A Buddy check is a vital part of the climbing routine that could prevent such an accident, the facts stand for theselves that in climbing walls two experienced climbers have been killed mistieing bowlines and none have with Fo8s.
Post edited at 20:47
4
 john arran 17 Dec 2015
In reply to muppetfilter:

It would be inappropriate to speculate on the various possible explanations for that statistic that don't involve choice of knot. I would, however,take issue with linking it to buddy-checking. Any buddy check would easily identify the lack of a stopper knot, which by itself should ordinarily be enough to hold a fall even if the whole knot it was supporting were to collapse. So it's almost inconceivable that buddy checking was happening.
It's unfortunate but if anyone doesn't tie their knot correctly and it isn't checked, it's entirely possible it could fail, whatever knot it was intended to be, f8 included.
 d_b 17 Dec 2015
In reply to Oceanrower:

> Well done. You've now guaranteed at least a hundred posts of FOE/bowline you'll die/no you won't posts!

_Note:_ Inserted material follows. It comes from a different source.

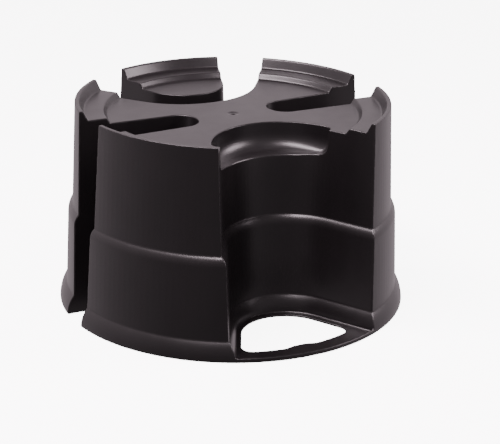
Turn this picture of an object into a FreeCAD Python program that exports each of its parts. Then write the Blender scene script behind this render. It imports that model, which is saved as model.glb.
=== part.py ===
"""Round garden stand for a rain barrel: one injection-moulded shell, written as its moulded regions."""
import FreeCAD
import Part
import math
import os

doc = FreeCAD.newDocument("barrel_stand")
V = FreeCAD.Vector

# ------------------------------------------------ driving dimensions, millimetres and degrees
DIMENSIONS = {
    # outer wall: its radius is the rim radius plus a "gain" that grows towards the ground
    "rim_radius": 232.5, "total_height": 306.0,
    "waist_level": 151.0, "waist_gain": 6.0,
    "shoulder_level": 136.0, "shoulder_gain": 12.8, "shoulder_curve": 20.0,
    "foot_level": 28.0, "foot_gain": 17.0,
    "ground_gain": 27.5, "foot_curve": 42.6,
    "wall_thickness": 3.0,
    # stepped seat for the barrel
    "deck_level": 283.5, "ledge_level": 291.5,
    "step_foot_radius": 185.0, "step_top_radius": 190.5,
    "ledge_radius": 219.0, "rim_inner_radius": 226.5, "rim_crown": 5.0,
    # front scoop, a rounded wedge open to the front
    "front_centre": 184.0, "front_radius": 103.5, "front_spread": 28.0,
    # back scoop and the tower that stands in it
    "back_centre": 182.0, "back_radius": 119.0, "back_spread": 36.0,
    "tower_centre": 172.0, "tower_radius": 63.0, "tower_spread": 20.0,
    # side slots
    "slot_centre": 88.0, "slot_radius": 29.3, "slot_spread": 2.2,
    "plain_gain": 12.0,
    # cove that gives room to the tap above the front scoop
    "cove_centre": 158.4, "cove_radius": 103.0, "cove_lip_level": 239.0,
    "cove_reach": 131.0, "cove_corner": 11.0, "cove_lip_corner": 16.0,
    "cove_wall_foot": 267.5, "cove_hollow_radius": 24.0, "cove_lip_radius": 3.0,
    # thin webs at the ground
    "web_thickness": 3.0, "web_lip_width": 3.5, "web_lip_height": 6.5,
    "hole_margin": 9.5, "hole_radius": 229.0, "hole_corner": 16.0, "hole_shift": -2.5,
    "hole_swell_radius": 60.0, "hole_swell_depth": 6.0, "hole_swell_offset": -6.0, "hole_swell_corner": 10.0,
    # mark left by the moulding gate
    "gate_dimple_radius": 9.0, "gate_dimple_foot": 4.0, "gate_dimple_depth": 1.5,
    "gate_nub_radius": 3.0, "gate_nub_height": 1.6,
}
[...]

Any knot you can do, I can do safer!
I can do any knot safer than you!
No you can't!
Yes I can!
No you can't!
Yes I can!

etc.
 John Kelly 18 Dec 2015
In reply to littlejon86:
Are there no statistics on this, BMC maybe.
Post edited at 06:45
 HeMa 18 Dec 2015
In reply to muppetfilter:

> Its a shame you cant tell my mate pete this, we are nearly at the aniversary of his death at Awesome Walls Manchester A causal factor of his fatal accident was a mistied Bowline.

Sorry to hear.

> A Buddy check is a vital part of the climbing routine that could prevent such an accident, the facts stand for theselves that in climbing walls two experienced climbers have been killed mistieing bowlines and none have with Fo8s.

Indeed. That said the few accidendents that have happened here in Finland (luckily non fatal) on indoors walls have both been because of mistied/ not finished Fo8'd.

To summarize, what ever knot is used, make sure it is correct and remember the partner check.

If my partner doesn't know the bowline variations I use, I'll generally just tie in with a Fo8 (which is the most common knot used and tought here).